When you walk into the shop, intent though you may be on cookbooks, your nose might distract you, leading you down the back, past the shelves and couch - to the Books for Cooks test kitchen. It's where the cooks - Ursula Ferrigno (Bread, Trattoria), Eric Treuillé (Bread, Planet Organic - Naturally Good Food), Celia Brooks Brown (New Vegetarian, Vegetarian Foodscape) Jennifer Joyce (The Well Dressed Salad) - work through recipes from the plethora of cookbooks on the shelves.

Each day they cook a different simple and seasonal menu - soup, quiche or tart, maybe a desert or two, a few cakes - serving lunches, coffees and sweet things until, as they say themselves, everything runs out. And, with the smells of slow roasted tomatoes and Lemon Polenta Cake mingling with that of black inky print and new paper, everything does disappear quickly.
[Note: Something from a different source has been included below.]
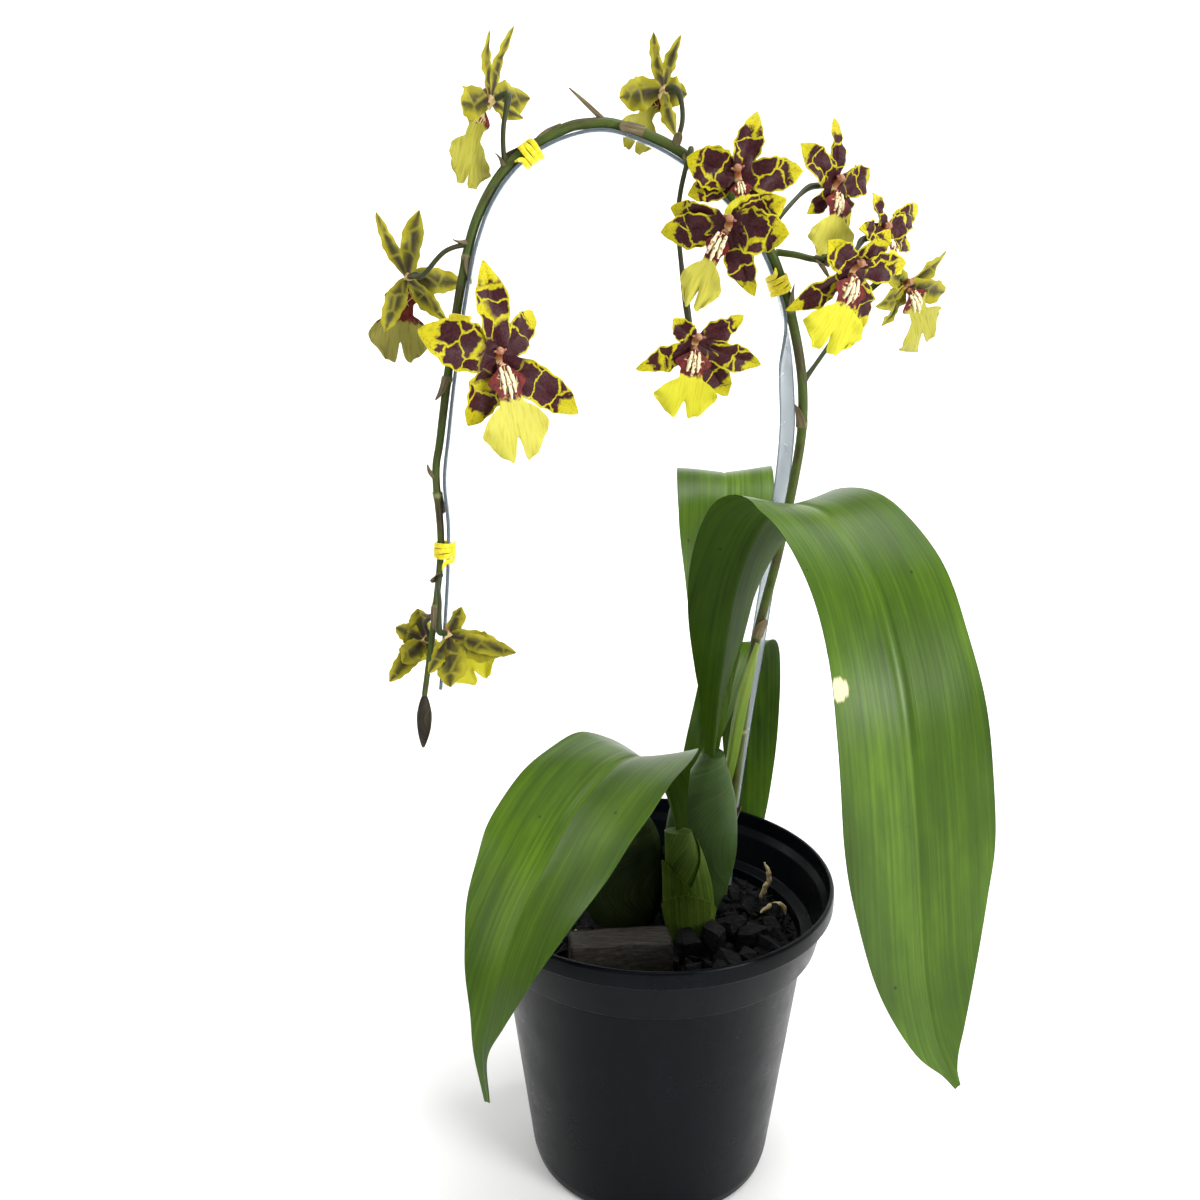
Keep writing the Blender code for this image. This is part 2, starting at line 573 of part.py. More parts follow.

Don't even bother on a Saturday, much easier to grab a table or a space during the week and give yourself time to savour some good seasonal food with, perhaps a glass of wine from owner Eric's own biodynamic vineyard in South West France.

If, as happened to me, you find yourself slightly dazed by all the cookbooks on offer, then you could always go the easy way out and pick up one of Books for Cooks own cookbooks. These are collections of the most requested and best-loved recipes from the cookbooks used in the test kitchen, tried out on very willing customers. Engaging and inspiring, the slim volumes are what Carolyn Hart's Cook's Books, while entertaining, tried to do but didn't quite achieve. Familiar writers like Nigel Slater, Darina Allen, Sybil Kapoor, Donna Hay are all invoked, along with some less usual names - Tessa Bramley (The Instinctive Cook), Patricia Lousada (Flavours of the Sun) and Camellia Panjabi (Fifty Great Curries of India). The first time I was there, got a copy of their Favourite Recipes from Books 1, 2 & 3. I have since acquired volumes 4 and 5 and, methinks, a trip to the shop to check if there are any new additions, is soon in order. Books for Cooks - heaven on earth!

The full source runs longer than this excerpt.